The first part of this dissertation is located in the field of epidemiology of PA. The development and evaluation of a computer based PA recall (cpar24) for recording PA and its meaning for the epidemiology of physical activity, as well as the relevance of context-sensitive data, are the focus. The evaluation results of cpar24 showed that it is a user-friendly, practical, valid, and reliable method for assessing activity data of German adults. The cpar24 is not only suitable for monitoring PA but also for assessing contextual determinants (type and domain), which enables a better understanding of health effects. Furthermore, insights can be derived from the cpar24 data, which serve as a basis for the development of specific recommendations for promoting PA. If it is possible to measure the PA behavior of population groups with different social status in representative cohort studies, this can also provide urgently needed information for improving health equity.

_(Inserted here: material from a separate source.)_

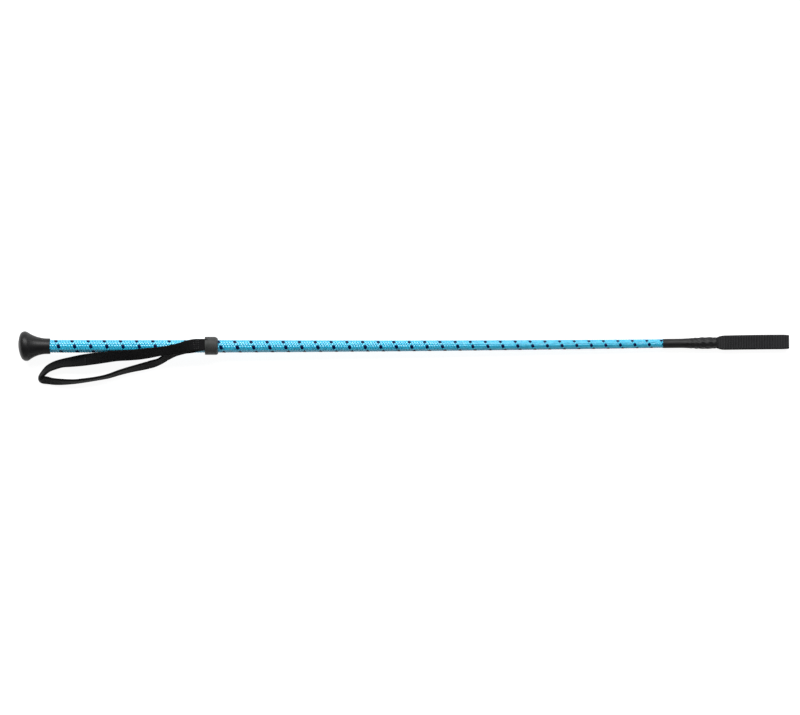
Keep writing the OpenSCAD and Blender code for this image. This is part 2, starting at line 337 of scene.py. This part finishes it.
def webbing(name, dark, light, rib_mm, contrast, ior):
    """Black nylon webbing: a fine rib across the strap crossed by warp yarns along it."""
    nodes = Nodes(name, IOR=ior)
    across, along = uv_parts(nodes)
    turn = 2 * math.pi
    warp = nodes.math("SINE", nodes.math("MULTIPLY", across, turn * 34))
    wavy = nodes.math("MULTIPLY", warp, 0.9)
    weft = nodes.math("SINE", nodes.math("MULTIPLY_ADD", along, turn / rib_mm, wavy))
    weave = nodes.math("ADD", nodes.math("MULTIPLY", warp, 0.5), nodes.math("MULTIPLY", weft, 0.5))
    fuzz = nodes.noise(object_coords(nodes), 1500, 4)
    # Painted shade: the base colour darkens towards both edges of the webbing, standing in for the
    # shade on its rounded sides.
    from_edge = nodes.math("ABSOLUTE", nodes.math("SINE", nodes.math("MULTIPLY", across, turn)))
    selvedge_and_edge_shade = nodes.add(
        "MapRange",
        {"Value": from_edge, "From Min": 0.15, "From Max": 0.4, "To Min": -0.3, "To Max": 0.0},
    ).outputs["Result"]
    tone = nodes.math("ADD", nodes.math("MULTIPLY_ADD", weave, contrast, fuzz), selvedge_and_edge_shade)
    nodes.use("Base Color", nodes.ramp(tone, [(0.3, dark), (0.75, light)]))
    nodes.use("Roughness", nodes.spread(fuzz, 0.55, 0.8))
    woven = nodes.bump(weave, 0.0001, 0.7)
    nodes.use("Normal", nodes.bump(fuzz, 0.00008, 0.4, woven))
    return nodes.material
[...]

The second part of this work deals with PA-related health promotion. One of the primary objectives was to create an umbrella review of successful population-based approaches to promoting PA, with a particular focus on health equity, to update the National Recommendations for PA and PA Promotion in Germany published in 2016. A total of six review articles were identified between January 2015 and December 2021, which represents an increase in scientific publications in this field compared to previous years, which included only two review articles. However, the state of research and thus the availability of scientific evidence on the effectiveness of population-based measures to promote PA with a focus on health equity is limited. In addition to the complexity of these approaches in complex systems such as communities, challenges for evaluation such as inadequate theoretical foundation and missing quality criteria are also discussed. In another study, the question of how to sustainably implement structure-building community-based PA-related health promotion with a focus on health equity in Germany was investigated. After several iterations and collaboration processes, a sixstage action model for successful and sustainable implementation of PA-related health promotion with a focus on health equity in the community was adopted in collaboration with stakeholders from science, politics, and local practice. Furthermore, this approach was systematically analyzed and theoretically reflected on the basis of a “conceptual model of the transdisciplinary research process”. Overall, it was confirmed that new knowledge could be generated for both practice and science by taking into account scientific and societal knowledge through several reflection loops.

The subtitle of this work, “with all, for all”, emphasizes with “for all” the need to reach all people in future public health efforts, especially those population groups whose chances are limited by social disadvantage. “With all” emphasizes that “all stakeholders”, i.e. from science (epidemiology together with health promotion), politics, and practice, must be involved and work together to achieve sustainable effects on public health.

In summary, the results presented here from two different research perspectives provide a deeper insight into existing challenges and show equitable solutions for reducing physical inactivity. The discussed interconnections between the epidemiology of PA and PA-related health promotion illustrate the importance of their collaboration, especially when epidemiological findings are (or can be) used in health promotion practice in such a way that sustainable interventions reach all population groups and contribute to improving the health of the population in an equitable manner.